Règle assez longue à lire, matériel en quantité, options stratégiques variées : Agricola s’adresse a priori à un public un peu exigeant. Mais voilà, comme ça arrive une fois de temps en temps (la dernière fois, ça devait être Puerto Rico), un jeu arrive à trouver une alchimie qui permet de le jouer avec des joueurs moins expérimentés. C’est le cas d’Agricola qui propose des règles pas trop compliquées lorsqu’elles sont expliquées, un thème, certes pas forcément dépaysant, mais qui parle à tout le monde, des actions logiques qui le rendent en réalité assez accessible.
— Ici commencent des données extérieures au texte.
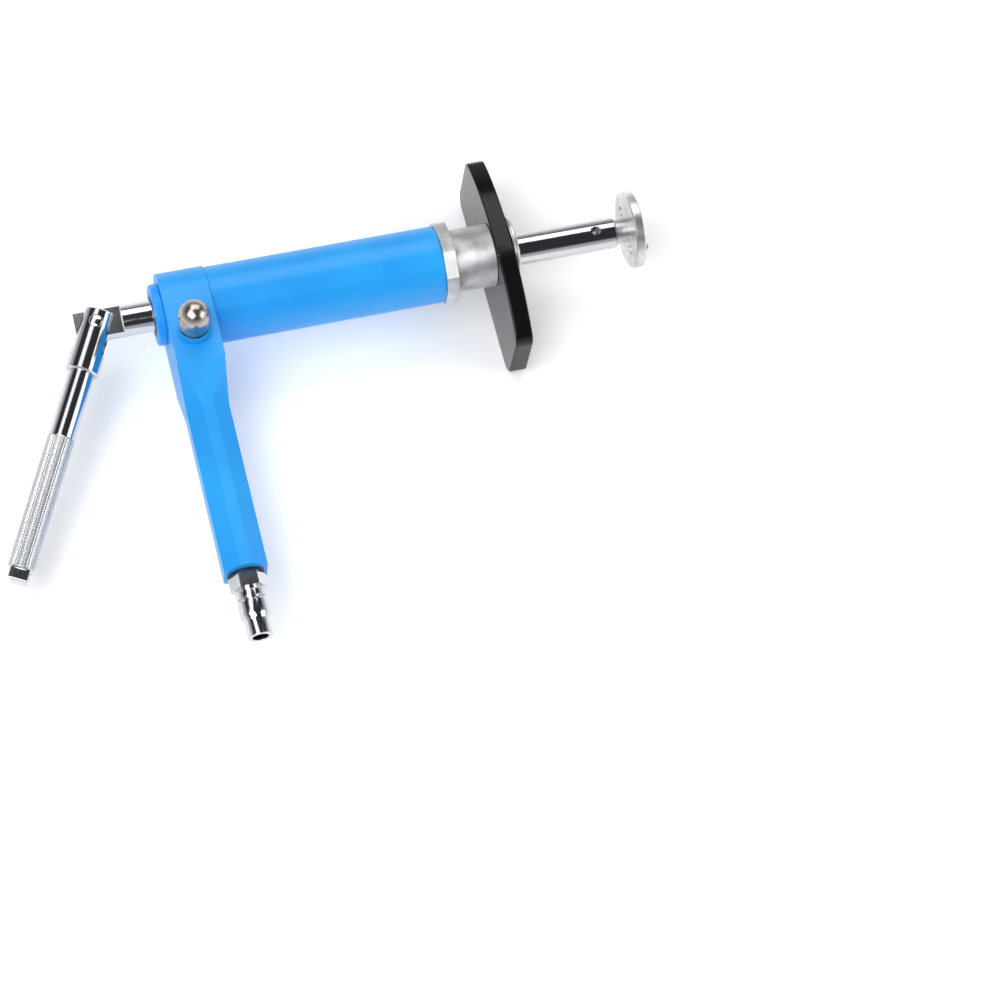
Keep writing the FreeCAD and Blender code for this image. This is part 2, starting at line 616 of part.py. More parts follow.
def adapter_details():
    shank = "disc_thick - pin_recess - pin_shoulder"
    total = "disc_thick - pin_recess + pin_reach"
    pins = []
    for name, offset in (("upper_pin", "pin_circle_radius"), ("lower_pin", "- pin_circle_radius")):
        stud = turned(name, [
            ("0", "0"), ("0", "pin_shank"), (shank, "pin_shank"), (shank, "pin_radius"),
            (total + " - pin_chamfer", "pin_radius"),
            (total, "pin_radius - pin_chamfer"), (total, "0")])
        pins.append(move(stud, x="pin_recess - disc_thick", y=offset))
    node("drive_pins", group("drive_pins", pins)).Placement = SPUN
    ball = doc.addObject("Part::Sphere", "ball")
    ball.setExpression("Radius", bound("ball_radius"))
    move(ball, x="- detent_at", z="ball_height")
    node("detent_ball", group("detent_ball", [ball])).Placement = SPUN
    spring_length = number("detent_well_floor + ball_height - ball_radius") - 0.1
    spring = coil("detent_coil", 1.4, 0.3, spring_length, 5)
    spring.Placement.Base = Vector(-number("detent_at"), 0, 0.05 - number("detent_well_floor"))
    node("detent_spring", group("detent_spring", [spring])).Placement = SPUN


# ---- handle -----------------------------------------------------------------------------

def handle_placement():
    """The handle's own +X runs from the pivot pin along the bar, its +Z along the pin."""
    turn = Rotation(Vector(0, 0, 1), HANDLE_TURN)
    return SPUN.multiply(Placement(Vector(-number("pivot_at"), 0, 0), turn))


def handle_yoke():
    blank = turned("yoke_blank", [
        ("0", "0"), ("0", "yoke_radius - edge"), ("edge", "yoke_radius"),
        ("yoke_length - edge", "yoke_radius"), ("yoke_length", "yoke_radius - edge"),
        ("yoke_length", "0")])
    move(blank, x="- yoke_top")
    slot = centred_box("yoke_slot", "yoke_top + 1", "yoke_slot_depth + 1",
                       "yoke_radius + yoke_radius + 2", "yoke_slot")
    hole = cylinder("yoke_pin_hole", "handle_pin_radius + 0.05", "yoke_radius + yoke_radius")
    move(hole, z="- yoke_radius")
    socket = cylinder("yoke_socket", "yoke_socket", "yoke_socket_depth + 1")
    move(socket, x="yoke_length - yoke_top - yoke_socket_depth", turn=ALONG_X)
    yoke = cut("handle_yoke", blank, [slot, hole, socket])
    yoke.Placement = handle_placement()
    node("handle_yoke", yoke)


def handle_bar():
    """Bar with a spigot in the yoke, a knurled grip and a square stub at its tip."""
    core = turned("bar_core", [
        ("0", "0"), ("0", "bar_spigot"), ("bar_spigot_length", "bar_spigot"),
        ("bar_spigot_length", "bar_radius"), ("knurl_from", "bar_radius"),
        ("knurl_from", "knurl_radius"), ("knurl_to - edge", "knurl_radius"),
        ("knurl_to", "knurl_radius - edge"), ("knurl_to", "0")])
    move(core, x="yoke_length - yoke_top - bar_spigot_length")
    stub = box("bar_stub", "stub_length + 1", "stub_side", "stub_side")
    half = "-Sizes.stub_side / 2"
    stub.setExpression("Placement.Base.x", bound("yoke_length - yoke_top - bar_spigot_length "
                                                 "+ knurl_to - 1"))
    stub.setExpression("Placement.Base.y", half)
    stub.setExpression("Placement.Base.z", half)
    bar = fuse("handle_bar", [core, stub])
    bar.Placement = handle_placement()
    node("handle_bar", bar)


def handle_pivot():
    length = "handle_pin_half + handle_pin_half"
    pin = turned("pivot_pin_core", [
        ("0", "0"), ("0", "handle_pin_radius - 0.4"), ("0.4", "handle_pin_radius"),
        (length + " - 0.4", "handle_pin_radius"), (length, "handle_pin_radius - 0.4"),
        (length, "0")])
    move(pin, z="- handle_pin_half", turn=TO_Z)
    node("handle_pivot_pin", group("handle_pivot_pin", [pin])).Placement = handle_placement()
    washers = []
    for name, start in (("lower_pivot_washer", "- 4.05 - pivot_washer_thick"),
                        ("upper_pivot_washer", "4.05")):
        washer = ring(name, "pivot_washer_thick", "handle_pin_radius + 0.1", "pivot_washer_radius")
        washers.append(move(washer, z=start, turn=TO_Z))
    node("pivot_spring_washers", group("pivot_spring_washers", washers)).Placement = \
        handle_placement()


# ---- air valve --------------------------------------------------------------------------

def on_valve(item, height):
    """Stand a piece on the valve's axis at a height above the tool's axis."""
    return move(item, x="- grip_at", y="- valve_offset", z=height, turn=TO_Z)


def button_cap():
    skirt = turned("button_skirt", [
        ("0", "skirt_bore"), ("spring_seat", "skirt_bore"), ("spring_seat", "valve_stem_radius + 0.02"),
        ("stem_hole_depth", "valve_stem_radius + 0.02"), ("stem_hole_depth", "0"),
        ("skirt_height", "0"), ("skirt_height", "button_radius"),
        ("lip_height + lip_edge", "button_radius"), ("lip_height", "button_radius - lip_edge"),
        ("lip_height", "guide_radius"), ("0", "guide_radius")])
    on_valve(skirt, "skirt_bottom")
    dome = doc.addObject("Part::Sphere", "button_dome")
    dome.Angle1 = 0
    dome.setExpression("Radius", bound("button_radius"))
    move(dome, x="- grip_at", y="- valve_offset", z="skirt_bottom + skirt_height")
    node("button_cap", fuse("button_cap", [skirt, dome]))


def valve_stem():
    length = "valve_stem_low + valve_stem_high - 0.05"
    stem = turned("valve_stem", [
        ("0", "0"), ("0", "valve_stem_radius"), (length, "valve_stem_radius"), (length, "0")])
    node("valve_stem", on_valve(stem, "- valve_stem_low"))
    seal = ring("valve_seat_seal", "seat_seal_thick", "valve_stem_radius + 0.02",
                "seat_seal_radius")
    node("valve_seat_seal", on_valve(seal, "- valve_bush_low - 0.1 - seat_seal_thick"))


def valve_bush():
    top = "valve_bush_low + "
    outline = [("0", "valve_stem_radius + running"),
               (top + "valve_neck_high", "valve_stem_radius + running"),
               (top + "valve_neck_high", "valve_neck_radius"),
               (top + "valve_flange_high", "valve_neck_radius"),
               (top + "valve_flange_high", "valve_flange_radius"),
               (top + "valve_flange_low", "valve_flange_radius"),
               (top + "valve_flange_low", "valve_bore - seat")]
    for start in ("high_groove_from", "low_groove_from"):
        end = start + " + valve_groove_width"
        outline += [(end, "valve_bore - seat"), (end, "valve_groove_radius"),
                    (start, "valve_groove_radius"), (start, "valve_bore - seat")]
    outline.append(("0", "valve_bore - seat"))
    node("valve_bush", on_valve(turned("valve_bush", outline), "- valve_bush_low"))
    rings = []
    for name, start in (("low_valve_ring", "low_groove_from"),
                        ("high_valve_ring", "high_groove_from")):
        seal = torus(name, "valve_groove_radius + valve_ring_wire + 0.02", "valve_ring_wire")
        height = start + " + 0.8 - valve_bush_low"
        rings.append(move(seal, x="- grip_at", y="- valve_offset", z=height))
    node("valve_bush_orings", group("valve_bush_orings", rings))


def valve_spring():
    length = number("skirt_bottom + spring_seat - valve_flange_high") - 0.1
    spring = coil("valve_spring", number("coil_radius"), number("coil_wire"), length, 5)
    node("valve_spring", move(spring, x="- grip_at", y="- valve_offset",
                              z="valve_flange_high + 0.05"))


# ---- air inlet --------------------------------------------------------------------------

def air_nipple():
    """Quick-connect plug: threaded spigot, hexagon, locking groove and tapered nose."""
    hex_end = "inlet_depth + nipple_washer_thick + hex_length"
    core = turned("nipple_core", [
        ("0", "nipple_bore"), ("nipple_length", "nipple_bore"), ("nipple_length", "nipple_tip"),
        ("taper_end", "nipple_tip"), ("body_end", "nipple_body"), ("groove_end", "nipple_body"),
        ("groove_end", "nipple_neck"), ("collar_end", "nipple_neck"),
        ("collar_end", "nipple_collar"), ("neck_end", "nipple_collar"),
        ("neck_end", "nipple_neck"), (hex_end + " - 1", "nipple_neck"),
        (hex_end + " - 1", "spigot_radius"), ("0", "spigot_radius")])
    move(core, x="- grip_at - grip_shift", y="inlet_depth - grip_bottom", turn=TO_Y)
    hexagon = doc.addObject("Part::Prism", "nipple_hexagon")
    hexagon.Polygon = 6
    hexagon.setExpression("Circumradius", "Sizes.hex_flat / cos(30)")
    hexagon.setExpression("Height", bound("hex_length"))
    move(hexagon, x="- grip_at - grip_shift", y="- grip_bottom - nipple_washer_thick", turn=ALONG_Y)
    bore = cylinder("hexagon_bore", "nipple_bore + 1", "hex_length")
    move(bore, x="- grip_at - grip_shift", y="- grip_bottom - nipple_washer_thick", turn=ALONG_Y)
    nut = cut("nipple_nut", hexagon, [bore])
    node("air_nipple", fuse("air_nipple", [core, nut]))
    washer = ring("nipple_seal_washer", "nipple_washer_thick - 0.04", "spigot_radius + 0.05",
                  "nipple_washer_radius")
    node("nipple_seal_washer", move(washer, x="- grip_at - grip_shift", y="- grip_bottom - 0.02", turn=TO_Y))


def inlet_filter():
    """Sintered cup that stands on the nipple's spigot."""
    cup = turned("inlet_filter", [
        ("0", "0"), ("0", "air_bore - 0.1"), ("filter_length", "air_bore - 0.1"),
        ("filter_length", "air_bore - 1.4"), ("1.5", "air_bore - 1.4"), ("1.5", "0")])
    node("inlet_filter", move(cup, x="- grip_at - grip_shift",
                              y="filter_length + inlet_depth + 0.1 - grip_bottom",
                              turn=TO_Y))


def check_document():
    """Stop on any object that failed, or any sub-part without a sound shape."""
    for item in doc.Objects:
        if "Invalid" in item.State or "Error" in item.State:
            raise RuntimeError("failed: " + item.Label)
    for label, item in NODES.items():
        if item.Shape.isNull() or not item.Shape.isValid() or not item.Shape.Solids:
            raise RuntimeError("no sound shape: " + label)


def write_nodes():
    os.makedirs("parts", exist_ok=True)
    for label, item in NODES.items():
        item.Shape.exportStep("parts/%s.step" % label)
        print("%-24s %2d solids %10.1f mm3" % (label, len(item.Shape.Solids), item.Shape.Volume))


barrel_tube()
head_and_grip()
ring_grooves()
rear_gland()
front_cap()
front_cap_inside()
reaction_plate()
plate_fastening()
piston_set()
spindle_rod()
adapter_disc()
adapter_details()
handle_yoke()
handle_bar()
handle_pivot()
button_cap()
valve_stem()
valve_bush()
valve_spring()
air_nipple()
inlet_filter()
doc.recompute()
check_document()
write_nodes()
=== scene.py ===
# %% [markdown]
# # An air-powered wind-back tool for brake caliper pistons
#
# The tool is a pistol grip with an air cylinder on top. Air pushes a piston, the piston pushes
# a chromed spindle, and a swing handle at the back turns that spindle. A black plate takes the
# reaction. We start from the design: every size and place below comes from its nodes.

# %% Load the design
import json
import math

import bpy
from mathutils import Matrix, Vector


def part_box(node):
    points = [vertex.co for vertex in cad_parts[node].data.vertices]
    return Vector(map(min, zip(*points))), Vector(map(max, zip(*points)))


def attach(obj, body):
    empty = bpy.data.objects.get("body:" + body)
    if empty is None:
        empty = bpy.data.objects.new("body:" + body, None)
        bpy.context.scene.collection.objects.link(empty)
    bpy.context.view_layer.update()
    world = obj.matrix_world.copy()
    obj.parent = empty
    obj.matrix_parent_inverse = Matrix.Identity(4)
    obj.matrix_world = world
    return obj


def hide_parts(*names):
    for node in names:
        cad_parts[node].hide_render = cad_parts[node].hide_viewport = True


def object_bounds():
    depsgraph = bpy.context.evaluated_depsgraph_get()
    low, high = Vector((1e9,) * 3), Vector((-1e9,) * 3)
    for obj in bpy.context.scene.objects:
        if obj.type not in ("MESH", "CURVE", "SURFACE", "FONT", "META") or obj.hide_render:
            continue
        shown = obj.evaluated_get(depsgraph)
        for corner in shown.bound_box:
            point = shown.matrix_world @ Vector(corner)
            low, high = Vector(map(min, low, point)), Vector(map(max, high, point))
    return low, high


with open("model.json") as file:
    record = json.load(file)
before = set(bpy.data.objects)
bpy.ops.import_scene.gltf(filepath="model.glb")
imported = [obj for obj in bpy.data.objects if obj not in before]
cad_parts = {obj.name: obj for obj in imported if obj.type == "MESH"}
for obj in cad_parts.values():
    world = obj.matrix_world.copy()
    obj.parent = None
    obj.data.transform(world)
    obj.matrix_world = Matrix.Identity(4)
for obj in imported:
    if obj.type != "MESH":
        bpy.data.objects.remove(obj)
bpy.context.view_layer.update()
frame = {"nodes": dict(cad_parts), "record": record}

MM = 0.001

# %% [markdown]
# ## A ring that grows into a turned piece
#
# Most of the tool is turned on a lathe. In Blender the same shape can be a spun outline or a
# ring that is extruded and scaled station by station. We take the ring, because each station
# is then one length and one radius, just as on a turner's drawing. A closed outline gives a
# tube, and an open one that starts with a filled disc gives a solid bar.

# %% Turning a piece
SEGMENTS = 96


def deselect():
    bpy.ops.object.select_all(action="DESELECT")


def pick(piece):
    """Select one object and nothing else."""
    deselect()
    piece.select_set(True)
    bpy.context.view_layer.objects.active = piece


def apply_place(piece):
    """Write the object's place into its mesh, so that the object sits at the origin."""
    pick(piece)
    bpy.ops.object.transform_apply(location=True, rotation=True, scale=True)
    return piece


def clean(piece):
    """Join doubled points and turn every face outwards."""
    pick(piece)
    bpy.ops.object.mode_set(mode="EDIT")
    bpy.ops.mesh.select_all(action="SELECT")
    bpy.ops.mesh.remove_doubles(threshold=0.005 * MM)
    bpy.ops.mesh.normals_make_consistent(inside=False)
    bpy.ops.object.mode_set(mode="OBJECT")
    return piece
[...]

Agricola arrive à plaire à un public large, j’ai vu des enfants de 8 ans y jouer.

Conclusion

Alliant des ingrédients traditionnels (réservation d’actions, récupération de ressources pour construire quelque chose, cartes "Action), Agricola fait partie de ces jeux qui arrivent à un résultat supérieur à la somme de ce qui le compose. Proposant une alchimie parfaite entre le thème, la complexité, la richesse des actions proposées, il propose un challenge intéressant et tout le temps renouvelé grâce aux cartes. Apportant une petite touche d’imprévus dans ce type de jeu, il a su trouver une place laisser vacante : le plaisir est là à chaque partie, avec des défis différents à chaque fois. Une belle réussite.